Another important member of Scott's team is his DGA membership. Scott joined when he was making a push into the New York commercials' world. "I joined immediately when I went to New York in the early '70s." So he paid his $2,500, "a lot of money in those days," and has welcomed and embraced the decision ever since. "I found an incredibly protective attitude. I once needed help on a movie and they corrected the problem instantly. We do need that as directors; we're fragile as we have our heads in creativity."

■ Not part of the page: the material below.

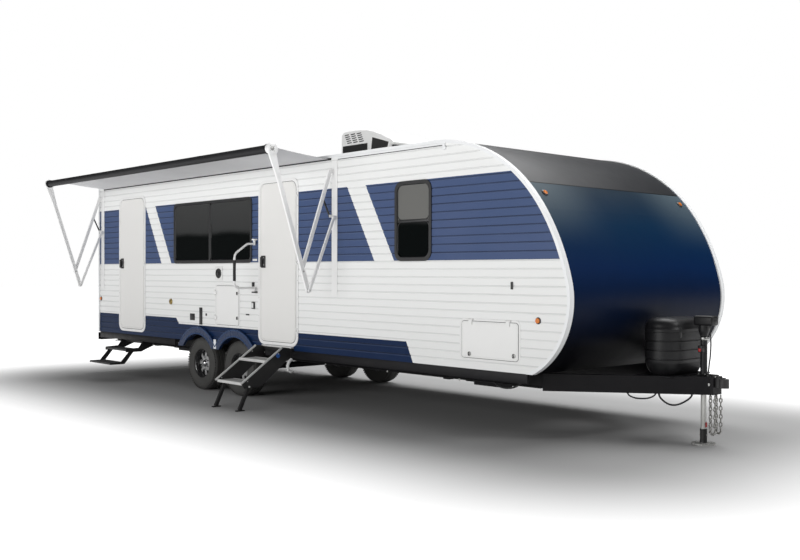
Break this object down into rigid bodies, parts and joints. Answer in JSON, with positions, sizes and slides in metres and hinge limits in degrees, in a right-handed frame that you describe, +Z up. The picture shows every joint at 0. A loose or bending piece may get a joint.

The future, as in the past, seems exceptionally busy for Scott but he knows that while technology may have helped him on Gladiator, in the future he and every other director will have to move away from the traditional techniques, in order to capture stories in pictures. "It's inevitable that it will be electronic delivery, George Lucas is doing it already, it's easier to work with and register a digital camera. There are no rushes; it's just piped into an edit room so the editor starts as you shoot it. Theatres going digital is the only thing slowing the process at the moment. Of course, the price comes into play," he acknowledges. Theatre owners have paid out so much to update and upgrade already. Someone has to come up with a satisfactory way of projecting it; "meanwhile they will have to keep traditional projectors until digital totally takes over."

While some may suggest that there's nothing like film to capture the nuances of texture and light, Scott suggests the answer is, "a good lighting cameraman and director. It's all to do with lighting for the subtle differences. You can even make it look grainy."